Beginning with the first line of the data below, reproduce every line unchanged, ending with the line that holds "less further on.".
--- Start of MATERIAL ---
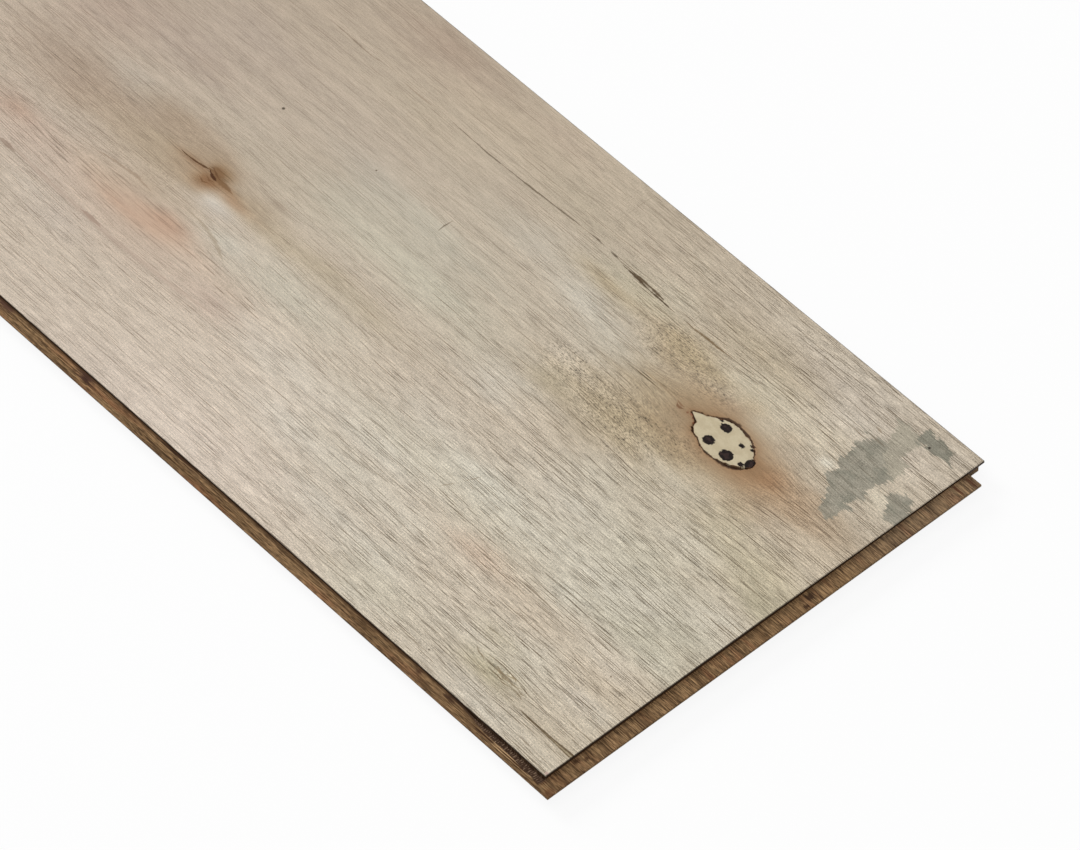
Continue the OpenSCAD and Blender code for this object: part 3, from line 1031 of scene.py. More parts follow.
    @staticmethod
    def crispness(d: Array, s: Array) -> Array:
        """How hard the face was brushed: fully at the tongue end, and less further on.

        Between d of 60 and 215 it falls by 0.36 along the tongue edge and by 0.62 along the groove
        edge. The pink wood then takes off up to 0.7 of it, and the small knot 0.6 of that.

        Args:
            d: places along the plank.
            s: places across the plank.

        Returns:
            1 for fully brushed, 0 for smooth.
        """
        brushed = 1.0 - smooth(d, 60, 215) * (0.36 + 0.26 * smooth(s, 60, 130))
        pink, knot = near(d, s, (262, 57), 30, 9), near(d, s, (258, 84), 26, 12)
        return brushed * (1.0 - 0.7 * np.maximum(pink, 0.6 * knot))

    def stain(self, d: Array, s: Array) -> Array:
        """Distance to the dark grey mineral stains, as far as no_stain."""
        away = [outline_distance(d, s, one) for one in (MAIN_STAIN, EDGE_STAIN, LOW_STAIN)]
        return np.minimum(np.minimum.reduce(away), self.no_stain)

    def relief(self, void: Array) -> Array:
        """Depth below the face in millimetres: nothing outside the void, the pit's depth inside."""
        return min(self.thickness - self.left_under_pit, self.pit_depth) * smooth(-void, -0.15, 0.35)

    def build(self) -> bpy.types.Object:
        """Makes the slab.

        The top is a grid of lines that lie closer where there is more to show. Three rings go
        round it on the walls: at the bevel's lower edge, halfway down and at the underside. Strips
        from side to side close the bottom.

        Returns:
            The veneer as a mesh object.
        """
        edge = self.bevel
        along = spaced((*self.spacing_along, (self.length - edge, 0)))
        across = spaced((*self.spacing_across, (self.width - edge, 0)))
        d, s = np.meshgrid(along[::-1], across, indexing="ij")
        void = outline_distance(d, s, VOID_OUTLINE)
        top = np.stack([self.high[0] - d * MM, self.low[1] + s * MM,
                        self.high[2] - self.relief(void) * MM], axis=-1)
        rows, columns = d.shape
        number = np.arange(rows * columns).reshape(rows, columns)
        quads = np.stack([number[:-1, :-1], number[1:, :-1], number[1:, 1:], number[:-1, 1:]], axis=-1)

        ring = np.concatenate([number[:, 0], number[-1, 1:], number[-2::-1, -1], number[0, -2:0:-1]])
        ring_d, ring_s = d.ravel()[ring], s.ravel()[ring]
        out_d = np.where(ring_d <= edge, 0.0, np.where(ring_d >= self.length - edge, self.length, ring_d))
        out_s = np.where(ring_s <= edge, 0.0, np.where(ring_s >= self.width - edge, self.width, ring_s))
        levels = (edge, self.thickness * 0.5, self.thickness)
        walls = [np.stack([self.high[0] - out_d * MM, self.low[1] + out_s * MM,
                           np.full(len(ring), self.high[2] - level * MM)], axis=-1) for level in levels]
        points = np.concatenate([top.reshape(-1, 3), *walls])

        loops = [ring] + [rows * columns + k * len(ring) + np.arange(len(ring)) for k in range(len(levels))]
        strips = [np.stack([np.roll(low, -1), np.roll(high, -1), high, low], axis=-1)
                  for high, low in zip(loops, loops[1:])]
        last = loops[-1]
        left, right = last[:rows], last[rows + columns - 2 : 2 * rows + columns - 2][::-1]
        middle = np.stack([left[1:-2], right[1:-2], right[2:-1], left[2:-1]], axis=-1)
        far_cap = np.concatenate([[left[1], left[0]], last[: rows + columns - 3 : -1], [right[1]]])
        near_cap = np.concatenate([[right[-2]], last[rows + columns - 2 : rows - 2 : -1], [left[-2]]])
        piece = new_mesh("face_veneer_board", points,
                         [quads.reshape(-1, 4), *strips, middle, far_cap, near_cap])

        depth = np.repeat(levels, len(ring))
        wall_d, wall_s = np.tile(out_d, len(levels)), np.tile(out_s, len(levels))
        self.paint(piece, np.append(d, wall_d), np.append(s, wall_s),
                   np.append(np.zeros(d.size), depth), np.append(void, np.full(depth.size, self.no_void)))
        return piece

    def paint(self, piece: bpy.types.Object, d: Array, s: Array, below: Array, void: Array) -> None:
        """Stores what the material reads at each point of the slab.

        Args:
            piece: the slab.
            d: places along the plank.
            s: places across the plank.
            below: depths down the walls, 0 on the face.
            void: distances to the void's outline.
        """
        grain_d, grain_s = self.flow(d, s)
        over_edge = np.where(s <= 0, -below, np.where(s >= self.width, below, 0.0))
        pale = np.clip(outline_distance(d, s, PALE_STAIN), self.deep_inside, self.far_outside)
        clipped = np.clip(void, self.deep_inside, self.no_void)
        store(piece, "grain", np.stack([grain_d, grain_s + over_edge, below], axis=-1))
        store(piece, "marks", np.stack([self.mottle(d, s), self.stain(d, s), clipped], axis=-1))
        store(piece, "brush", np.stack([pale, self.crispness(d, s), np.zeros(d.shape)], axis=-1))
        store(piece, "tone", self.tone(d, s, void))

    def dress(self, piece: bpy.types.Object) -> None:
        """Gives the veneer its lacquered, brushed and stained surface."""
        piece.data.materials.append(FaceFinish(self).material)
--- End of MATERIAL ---
### WRITTEN REPLY
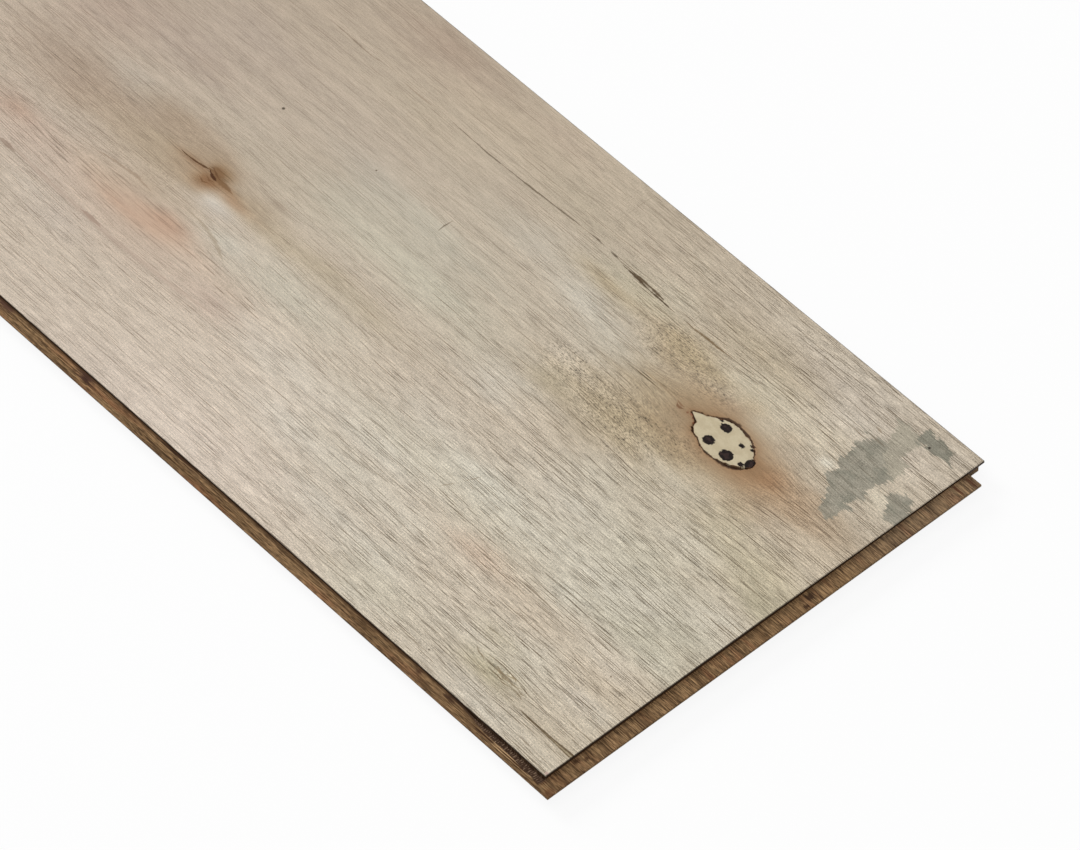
Continue the OpenSCAD and Blender code for this object: part 3, from line 1031 of scene.py. More parts follow.
    @staticmethod
    def crispness(d: Array, s: Array) -> Array:
        """How hard the face was brushed: fully at the tongue end, and less further on.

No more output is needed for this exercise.